In fact, the current years are characterized by the Internet and the digital economy with a huge amount of data that has made it impossible for analysts to extract meaningful information using traditional methods. Therefore, it has become necessary to use different techniques for data mining. Data mining combines conventional methods of data analysis with complex algorithms to extract useful and accurate information from a huge amount of unused data, which can later be used to predict future events.

Data mining techniques focus on making future predictions and discovering behavior and trends so that the right decisions can be made in a timely manner knowledge discovery in Databases, constantly abbreviated as KDD, generally involves more than data mining. The process of knowledge discovery includes six phases: Data selection, data cleaning, data enrichment, data transformation or encoding, data mining, and reporting and displaying the discovered information. The objectives of data mining can be divided into the following classes: Prediction, Identification, Classification, and Optimization [2].Moreover, data mining is an interdisciplinary field that benefits from the study of numerous areas, including database technology, artificial intelligence, machine learning, neural networks, statistics and pattern recognition, knowledge-based systems, knowledge acquisition, information retrieval, high-performance computing, image and signal processing, and the analysis of spatial data and visual data that depend entirely on visual perception [1].

In addition, data mining is used for various purposes, for example in education. The goal is to better understand how students learn and to identify the conditions under which they learn in order to improve educational outcomes and to gain insights into and explain educational phenomena [11]. In this paper, we will use data mining tools to help predict student grades. We will use the Python language to perform classification algorithms.

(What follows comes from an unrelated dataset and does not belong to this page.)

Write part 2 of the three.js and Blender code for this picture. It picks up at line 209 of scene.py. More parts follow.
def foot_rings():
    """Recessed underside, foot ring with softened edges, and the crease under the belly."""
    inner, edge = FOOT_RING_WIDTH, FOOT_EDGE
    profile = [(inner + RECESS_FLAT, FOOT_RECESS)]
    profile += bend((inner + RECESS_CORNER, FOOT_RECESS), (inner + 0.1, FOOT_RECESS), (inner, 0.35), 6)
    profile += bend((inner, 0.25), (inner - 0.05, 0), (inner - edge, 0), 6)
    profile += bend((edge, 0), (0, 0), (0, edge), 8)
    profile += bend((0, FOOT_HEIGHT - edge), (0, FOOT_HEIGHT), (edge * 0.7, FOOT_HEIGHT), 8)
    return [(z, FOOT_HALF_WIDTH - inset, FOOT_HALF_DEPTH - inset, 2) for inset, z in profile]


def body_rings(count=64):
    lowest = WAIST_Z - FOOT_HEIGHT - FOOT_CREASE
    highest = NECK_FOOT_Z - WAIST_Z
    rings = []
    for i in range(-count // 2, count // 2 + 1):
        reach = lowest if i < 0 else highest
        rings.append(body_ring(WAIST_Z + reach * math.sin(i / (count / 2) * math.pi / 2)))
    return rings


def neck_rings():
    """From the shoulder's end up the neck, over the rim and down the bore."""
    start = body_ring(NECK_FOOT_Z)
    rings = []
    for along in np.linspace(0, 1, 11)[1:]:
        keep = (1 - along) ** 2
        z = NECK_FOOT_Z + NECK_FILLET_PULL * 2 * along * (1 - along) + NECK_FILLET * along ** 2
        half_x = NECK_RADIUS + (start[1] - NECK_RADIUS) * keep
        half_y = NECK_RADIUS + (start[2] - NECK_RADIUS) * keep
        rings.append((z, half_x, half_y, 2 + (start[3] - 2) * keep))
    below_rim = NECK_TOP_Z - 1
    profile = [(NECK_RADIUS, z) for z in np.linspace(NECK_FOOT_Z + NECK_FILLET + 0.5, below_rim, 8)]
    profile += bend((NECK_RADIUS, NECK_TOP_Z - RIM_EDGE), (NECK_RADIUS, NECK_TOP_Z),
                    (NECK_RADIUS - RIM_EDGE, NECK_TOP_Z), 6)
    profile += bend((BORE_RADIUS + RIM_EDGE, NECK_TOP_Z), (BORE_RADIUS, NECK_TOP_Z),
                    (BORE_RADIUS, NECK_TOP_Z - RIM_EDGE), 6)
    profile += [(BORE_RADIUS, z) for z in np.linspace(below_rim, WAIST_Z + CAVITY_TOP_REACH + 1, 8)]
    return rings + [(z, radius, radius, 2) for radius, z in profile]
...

Section 2 presents the method and materials, and Section 3 presents the results and experiments. Section 4 concludes this paper.

  1. Method and Materials

In this work, students’ grades were predicted by data mining using Naïve Bayes and k-Nearest Neighbor classification algorithms, where the classification is done in two stages. The first stage is the learning process or training a set of grades (training set) and the second stage is the process of classification will be done comparing the results from applying the algorithms, we used the Python language to program the algorithms.

2.1 Naïve Bayes Algorithm

Naive Bayes is a classification method based on Bayes’ theory and the independent assumption of characteristic conditions. For a given training data set, first learn the joint input/output probability distribution based on the independent hypothesis of feature conditions; Then based on this model, for the given input x x, using Bayes’ theorem to find the output with the largest subsequent probability y y

Naive Bayes algorithm works understand it using an example. in the following we have a training data set of weather and corresponding target variable (possibilities of playing). Now, we need to classify whether players will play or not play, this possibility based on weather condition. Let’s apply the following steps to perform it.

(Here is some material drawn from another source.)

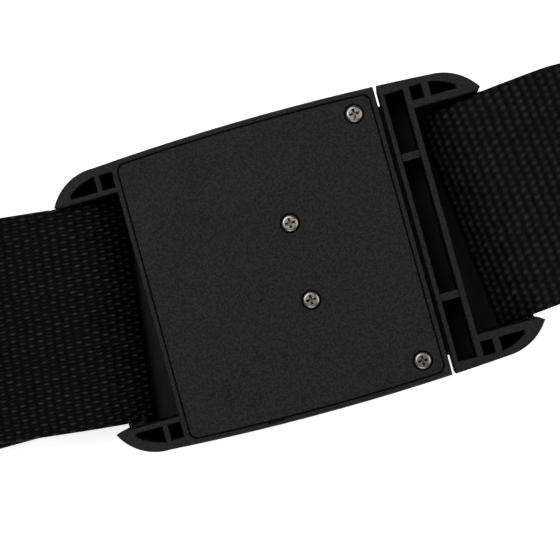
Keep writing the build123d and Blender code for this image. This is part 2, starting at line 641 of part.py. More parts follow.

Step 1: Transform data set into a frequency table

Step 2: Produce likelihood table by chancing the probabilities such Overcast probability = 0.29 and probability of playing is 0.64.

Step 3: using Naive Bayesian equation for calculating the posterior probability for each class. The class with the highest posterior probability is the outcome of prediction.[3]

  • P(A|B): Posterior probability of class (target) given predictor (attributes).
  • P(A): Refer to prior probability of class.
  • P(B|A): Refer to likelihood which is the probability of predictor given class.
  • P(B): Prior probability of predictor.

Fig 1. Naïve Bayes Classifier

    1. k-Nearest Neighbor Algorithm

Nearest Neighbors is one of the Predictive Model algorithms. It does not need to learn complex mathematical equations, but only needs two things to be available in the Dataset:

  • A way to calculate the distance between data
  • Hypothetical realization that data close to each other are similar and far from each other are not similar[4]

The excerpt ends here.